• [Given data]:
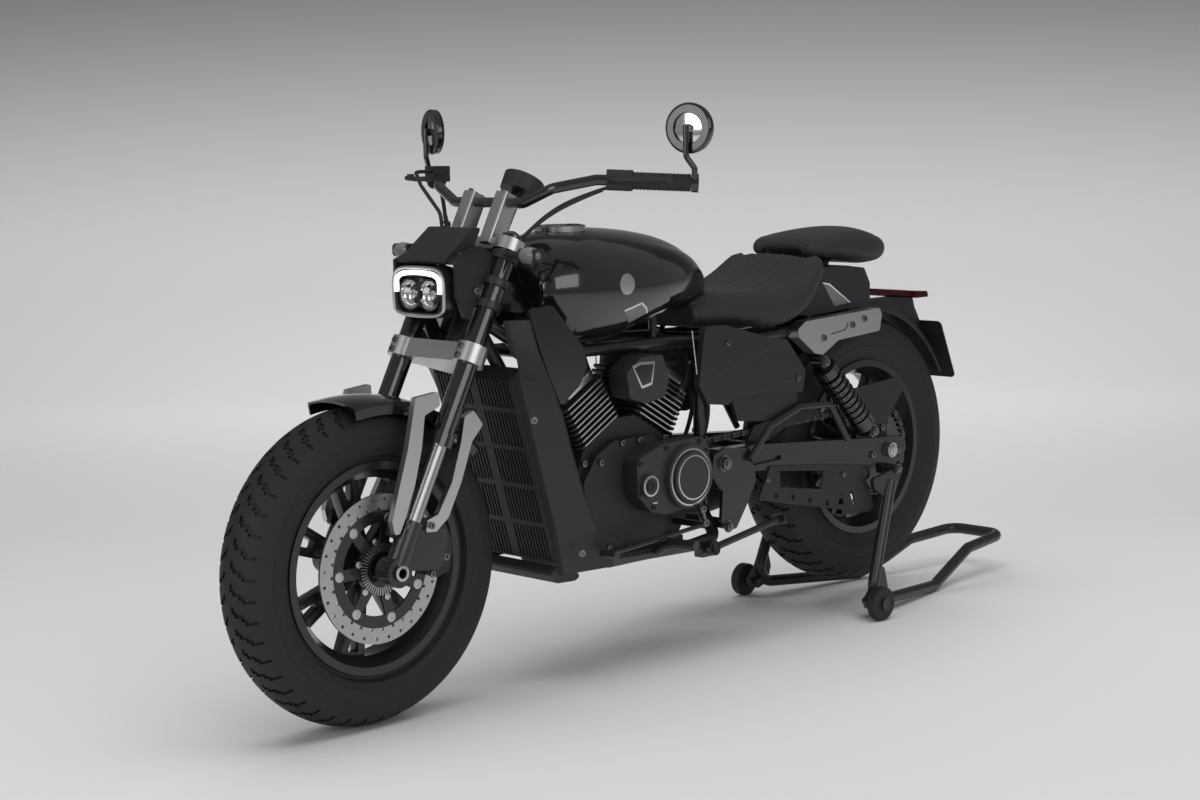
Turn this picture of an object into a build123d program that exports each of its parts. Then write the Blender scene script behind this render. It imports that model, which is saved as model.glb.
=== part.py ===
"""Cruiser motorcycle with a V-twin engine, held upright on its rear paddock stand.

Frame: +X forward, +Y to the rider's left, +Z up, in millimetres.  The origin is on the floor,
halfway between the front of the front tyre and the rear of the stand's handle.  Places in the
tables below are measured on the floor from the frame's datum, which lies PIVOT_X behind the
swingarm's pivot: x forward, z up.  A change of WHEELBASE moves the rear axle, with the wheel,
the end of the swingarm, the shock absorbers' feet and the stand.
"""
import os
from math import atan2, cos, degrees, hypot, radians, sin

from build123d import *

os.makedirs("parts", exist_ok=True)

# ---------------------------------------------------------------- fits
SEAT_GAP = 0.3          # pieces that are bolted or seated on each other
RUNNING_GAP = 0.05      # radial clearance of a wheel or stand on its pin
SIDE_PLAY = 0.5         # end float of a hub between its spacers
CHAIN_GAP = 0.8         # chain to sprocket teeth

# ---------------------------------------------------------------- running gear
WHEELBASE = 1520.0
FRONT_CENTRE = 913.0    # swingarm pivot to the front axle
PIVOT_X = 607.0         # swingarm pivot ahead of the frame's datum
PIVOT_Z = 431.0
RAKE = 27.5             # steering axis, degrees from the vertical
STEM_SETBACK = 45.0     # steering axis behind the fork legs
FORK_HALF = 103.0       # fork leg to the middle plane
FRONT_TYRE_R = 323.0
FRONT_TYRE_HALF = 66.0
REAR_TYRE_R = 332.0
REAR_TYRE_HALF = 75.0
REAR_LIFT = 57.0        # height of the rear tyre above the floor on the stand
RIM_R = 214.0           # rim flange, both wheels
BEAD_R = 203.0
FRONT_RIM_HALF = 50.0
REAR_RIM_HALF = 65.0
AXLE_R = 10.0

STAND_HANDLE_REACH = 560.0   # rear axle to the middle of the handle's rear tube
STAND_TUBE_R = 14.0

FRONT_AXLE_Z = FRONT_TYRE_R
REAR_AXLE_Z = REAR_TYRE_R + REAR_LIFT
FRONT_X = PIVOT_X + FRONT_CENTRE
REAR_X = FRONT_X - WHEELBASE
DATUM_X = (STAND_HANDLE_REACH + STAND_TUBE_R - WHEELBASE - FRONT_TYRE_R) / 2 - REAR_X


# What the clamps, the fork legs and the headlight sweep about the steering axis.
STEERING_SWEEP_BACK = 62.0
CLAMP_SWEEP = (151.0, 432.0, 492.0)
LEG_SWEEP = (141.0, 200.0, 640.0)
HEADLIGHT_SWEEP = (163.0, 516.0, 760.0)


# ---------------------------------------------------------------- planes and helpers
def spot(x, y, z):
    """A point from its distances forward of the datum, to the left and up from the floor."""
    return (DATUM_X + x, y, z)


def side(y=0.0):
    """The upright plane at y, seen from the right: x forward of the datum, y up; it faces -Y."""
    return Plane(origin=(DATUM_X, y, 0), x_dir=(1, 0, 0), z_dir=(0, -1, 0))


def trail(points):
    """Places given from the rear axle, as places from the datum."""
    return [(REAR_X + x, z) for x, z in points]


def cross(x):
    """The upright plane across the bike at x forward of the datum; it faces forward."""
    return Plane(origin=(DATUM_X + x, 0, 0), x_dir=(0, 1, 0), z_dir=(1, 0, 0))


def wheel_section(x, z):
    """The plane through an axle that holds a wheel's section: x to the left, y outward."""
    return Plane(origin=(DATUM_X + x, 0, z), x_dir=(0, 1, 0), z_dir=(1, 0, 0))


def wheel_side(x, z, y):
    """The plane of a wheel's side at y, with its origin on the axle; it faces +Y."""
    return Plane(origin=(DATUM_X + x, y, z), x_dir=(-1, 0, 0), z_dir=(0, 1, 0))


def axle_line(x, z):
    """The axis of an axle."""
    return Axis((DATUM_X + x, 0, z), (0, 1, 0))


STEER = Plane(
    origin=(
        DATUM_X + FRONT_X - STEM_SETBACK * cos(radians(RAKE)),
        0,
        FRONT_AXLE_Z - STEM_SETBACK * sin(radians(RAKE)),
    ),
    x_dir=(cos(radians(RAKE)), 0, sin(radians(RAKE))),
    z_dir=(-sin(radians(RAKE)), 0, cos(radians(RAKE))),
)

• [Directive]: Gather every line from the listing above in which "that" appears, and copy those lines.

• [Response to the exercise]:
Turn this picture of an object into a build123d program that exports each of its parts. Then write the Blender scene script behind this render. It imports that model, which is saved as model.glb.
SEAT_GAP = 0.3          # pieces that are bolted or seated on each other
    """The plane through an axle that holds a wheel's section: x to the left, y outward."""